— start of RAW DATA —

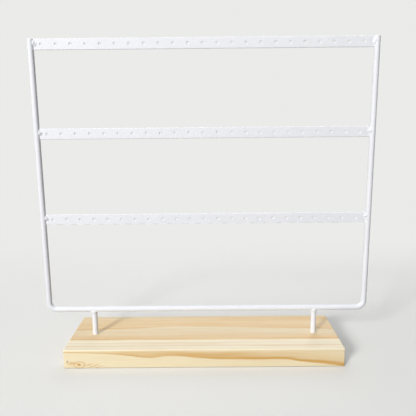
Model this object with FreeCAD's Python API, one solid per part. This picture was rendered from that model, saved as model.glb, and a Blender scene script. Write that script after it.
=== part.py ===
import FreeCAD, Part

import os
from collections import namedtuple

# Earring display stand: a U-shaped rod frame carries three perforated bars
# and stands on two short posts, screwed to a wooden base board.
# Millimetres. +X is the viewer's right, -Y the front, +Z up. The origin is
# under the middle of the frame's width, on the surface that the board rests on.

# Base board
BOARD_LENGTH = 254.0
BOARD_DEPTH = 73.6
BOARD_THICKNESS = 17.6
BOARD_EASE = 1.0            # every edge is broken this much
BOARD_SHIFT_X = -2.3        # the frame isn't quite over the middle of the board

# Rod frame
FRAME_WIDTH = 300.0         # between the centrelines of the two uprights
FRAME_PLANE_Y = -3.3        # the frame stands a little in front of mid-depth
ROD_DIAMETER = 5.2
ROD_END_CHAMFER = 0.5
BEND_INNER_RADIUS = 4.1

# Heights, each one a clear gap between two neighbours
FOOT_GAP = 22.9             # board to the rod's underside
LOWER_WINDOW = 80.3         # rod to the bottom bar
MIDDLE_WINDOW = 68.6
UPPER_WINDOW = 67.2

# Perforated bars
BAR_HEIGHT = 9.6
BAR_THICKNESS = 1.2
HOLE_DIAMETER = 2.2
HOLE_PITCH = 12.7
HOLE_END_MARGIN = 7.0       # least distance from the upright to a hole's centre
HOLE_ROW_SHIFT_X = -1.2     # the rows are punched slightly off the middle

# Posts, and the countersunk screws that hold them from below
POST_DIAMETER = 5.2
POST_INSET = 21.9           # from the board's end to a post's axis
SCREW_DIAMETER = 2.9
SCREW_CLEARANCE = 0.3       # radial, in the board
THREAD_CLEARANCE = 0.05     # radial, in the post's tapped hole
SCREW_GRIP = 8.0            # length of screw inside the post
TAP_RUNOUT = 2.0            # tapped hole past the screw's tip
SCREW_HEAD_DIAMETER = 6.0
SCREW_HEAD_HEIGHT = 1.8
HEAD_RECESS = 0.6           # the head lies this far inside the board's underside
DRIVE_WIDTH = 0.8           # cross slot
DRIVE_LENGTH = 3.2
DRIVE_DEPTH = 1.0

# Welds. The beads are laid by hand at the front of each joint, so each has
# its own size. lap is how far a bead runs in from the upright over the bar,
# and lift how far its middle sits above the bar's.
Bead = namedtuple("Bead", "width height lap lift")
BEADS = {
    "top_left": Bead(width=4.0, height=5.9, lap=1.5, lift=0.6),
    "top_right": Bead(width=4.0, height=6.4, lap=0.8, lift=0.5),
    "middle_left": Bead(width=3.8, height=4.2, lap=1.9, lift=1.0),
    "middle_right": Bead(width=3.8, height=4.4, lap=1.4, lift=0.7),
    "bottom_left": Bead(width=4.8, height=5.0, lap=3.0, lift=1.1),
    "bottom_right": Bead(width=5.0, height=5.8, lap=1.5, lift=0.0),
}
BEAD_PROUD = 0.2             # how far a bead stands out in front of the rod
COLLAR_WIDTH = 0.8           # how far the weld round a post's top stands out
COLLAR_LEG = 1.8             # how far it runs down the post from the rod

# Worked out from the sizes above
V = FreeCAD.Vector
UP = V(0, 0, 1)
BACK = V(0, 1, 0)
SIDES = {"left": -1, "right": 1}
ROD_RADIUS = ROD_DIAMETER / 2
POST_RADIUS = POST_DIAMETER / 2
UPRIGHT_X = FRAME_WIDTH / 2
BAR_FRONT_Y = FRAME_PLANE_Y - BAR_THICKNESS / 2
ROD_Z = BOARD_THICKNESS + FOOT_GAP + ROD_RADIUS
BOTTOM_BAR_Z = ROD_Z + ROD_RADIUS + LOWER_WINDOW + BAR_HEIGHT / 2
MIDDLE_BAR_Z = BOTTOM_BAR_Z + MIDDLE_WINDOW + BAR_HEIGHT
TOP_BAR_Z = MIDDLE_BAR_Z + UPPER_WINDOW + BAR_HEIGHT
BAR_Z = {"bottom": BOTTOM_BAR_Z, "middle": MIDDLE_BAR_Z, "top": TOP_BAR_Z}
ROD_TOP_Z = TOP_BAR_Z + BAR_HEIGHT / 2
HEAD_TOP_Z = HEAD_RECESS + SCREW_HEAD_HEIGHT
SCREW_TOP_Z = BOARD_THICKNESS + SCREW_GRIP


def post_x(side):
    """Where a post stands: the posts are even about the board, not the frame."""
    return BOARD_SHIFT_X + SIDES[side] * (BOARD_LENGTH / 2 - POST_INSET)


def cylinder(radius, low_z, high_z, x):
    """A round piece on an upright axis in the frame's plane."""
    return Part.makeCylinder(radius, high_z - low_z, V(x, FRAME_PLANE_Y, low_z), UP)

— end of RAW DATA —

**EXERCISE PROMPT:** Extract the complete listing verbatim.

**EXPECTED ANSWER:**
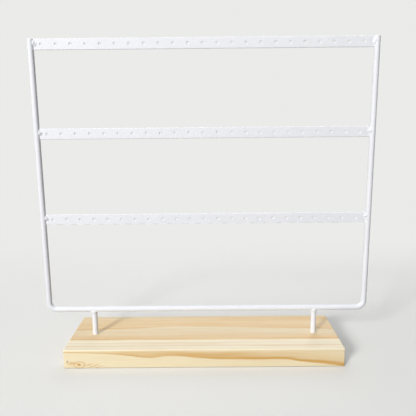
Model this object with FreeCAD's Python API, one solid per part. This picture was rendered from that model, saved as model.glb, and a Blender scene script. Write that script after it.
=== part.py ===
import FreeCAD, Part

import os
from collections import namedtuple

# Earring display stand: a U-shaped rod frame carries three perforated bars
# and stands on two short posts, screwed to a wooden base board.
# Millimetres. +X is the viewer's right, -Y the front, +Z up. The origin is
# under the middle of the frame's width, on the surface that the board rests on.

# Base board
BOARD_LENGTH = 254.0
BOARD_DEPTH = 73.6
BOARD_THICKNESS = 17.6
BOARD_EASE = 1.0            # every edge is broken this much
BOARD_SHIFT_X = -2.3        # the frame isn't quite over the middle of the board

# Rod frame
FRAME_WIDTH = 300.0         # between the centrelines of the two uprights
FRAME_PLANE_Y = -3.3        # the frame stands a little in front of mid-depth
ROD_DIAMETER = 5.2
ROD_END_CHAMFER = 0.5
BEND_INNER_RADIUS = 4.1

# Heights, each one a clear gap between two neighbours
FOOT_GAP = 22.9             # board to the rod's underside
LOWER_WINDOW = 80.3         # rod to the bottom bar
MIDDLE_WINDOW = 68.6
UPPER_WINDOW = 67.2

# Perforated bars
BAR_HEIGHT = 9.6
BAR_THICKNESS = 1.2
HOLE_DIAMETER = 2.2
HOLE_PITCH = 12.7
HOLE_END_MARGIN = 7.0       # least distance from the upright to a hole's centre
HOLE_ROW_SHIFT_X = -1.2     # the rows are punched slightly off the middle

# Posts, and the countersunk screws that hold them from below
POST_DIAMETER = 5.2
POST_INSET = 21.9           # from the board's end to a post's axis
SCREW_DIAMETER = 2.9
SCREW_CLEARANCE = 0.3       # radial, in the board
THREAD_CLEARANCE = 0.05     # radial, in the post's tapped hole
SCREW_GRIP = 8.0            # length of screw inside the post
TAP_RUNOUT = 2.0            # tapped hole past the screw's tip
SCREW_HEAD_DIAMETER = 6.0
SCREW_HEAD_HEIGHT = 1.8
HEAD_RECESS = 0.6           # the head lies this far inside the board's underside
DRIVE_WIDTH = 0.8           # cross slot
DRIVE_LENGTH = 3.2
DRIVE_DEPTH = 1.0

# Welds. The beads are laid by hand at the front of each joint, so each has
# its own size. lap is how far a bead runs in from the upright over the bar,
# and lift how far its middle sits above the bar's.
Bead = namedtuple("Bead", "width height lap lift")
BEADS = {
    "top_left": Bead(width=4.0, height=5.9, lap=1.5, lift=0.6),
    "top_right": Bead(width=4.0, height=6.4, lap=0.8, lift=0.5),
    "middle_left": Bead(width=3.8, height=4.2, lap=1.9, lift=1.0),
    "middle_right": Bead(width=3.8, height=4.4, lap=1.4, lift=0.7),
    "bottom_left": Bead(width=4.8, height=5.0, lap=3.0, lift=1.1),
    "bottom_right": Bead(width=5.0, height=5.8, lap=1.5, lift=0.0),
}
BEAD_PROUD = 0.2             # how far a bead stands out in front of the rod
COLLAR_WIDTH = 0.8           # how far the weld round a post's top stands out
COLLAR_LEG = 1.8             # how far it runs down the post from the rod

# Worked out from the sizes above
V = FreeCAD.Vector
UP = V(0, 0, 1)
BACK = V(0, 1, 0)
SIDES = {"left": -1, "right": 1}
ROD_RADIUS = ROD_DIAMETER / 2
POST_RADIUS = POST_DIAMETER / 2
UPRIGHT_X = FRAME_WIDTH / 2
BAR_FRONT_Y = FRAME_PLANE_Y - BAR_THICKNESS / 2
ROD_Z = BOARD_THICKNESS + FOOT_GAP + ROD_RADIUS
BOTTOM_BAR_Z = ROD_Z + ROD_RADIUS + LOWER_WINDOW + BAR_HEIGHT / 2
MIDDLE_BAR_Z = BOTTOM_BAR_Z + MIDDLE_WINDOW + BAR_HEIGHT
TOP_BAR_Z = MIDDLE_BAR_Z + UPPER_WINDOW + BAR_HEIGHT
BAR_Z = {"bottom": BOTTOM_BAR_Z, "middle": MIDDLE_BAR_Z, "top": TOP_BAR_Z}
ROD_TOP_Z = TOP_BAR_Z + BAR_HEIGHT / 2
HEAD_TOP_Z = HEAD_RECESS + SCREW_HEAD_HEIGHT
SCREW_TOP_Z = BOARD_THICKNESS + SCREW_GRIP


def post_x(side):
    """Where a post stands: the posts are even about the board, not the frame."""
    return BOARD_SHIFT_X + SIDES[side] * (BOARD_LENGTH / 2 - POST_INSET)


def cylinder(radius, low_z, high_z, x):
    """A round piece on an upright axis in the frame's plane."""
    return Part.makeCylinder(radius, high_z - low_z, V(x, FRAME_PLANE_Y, low_z), UP)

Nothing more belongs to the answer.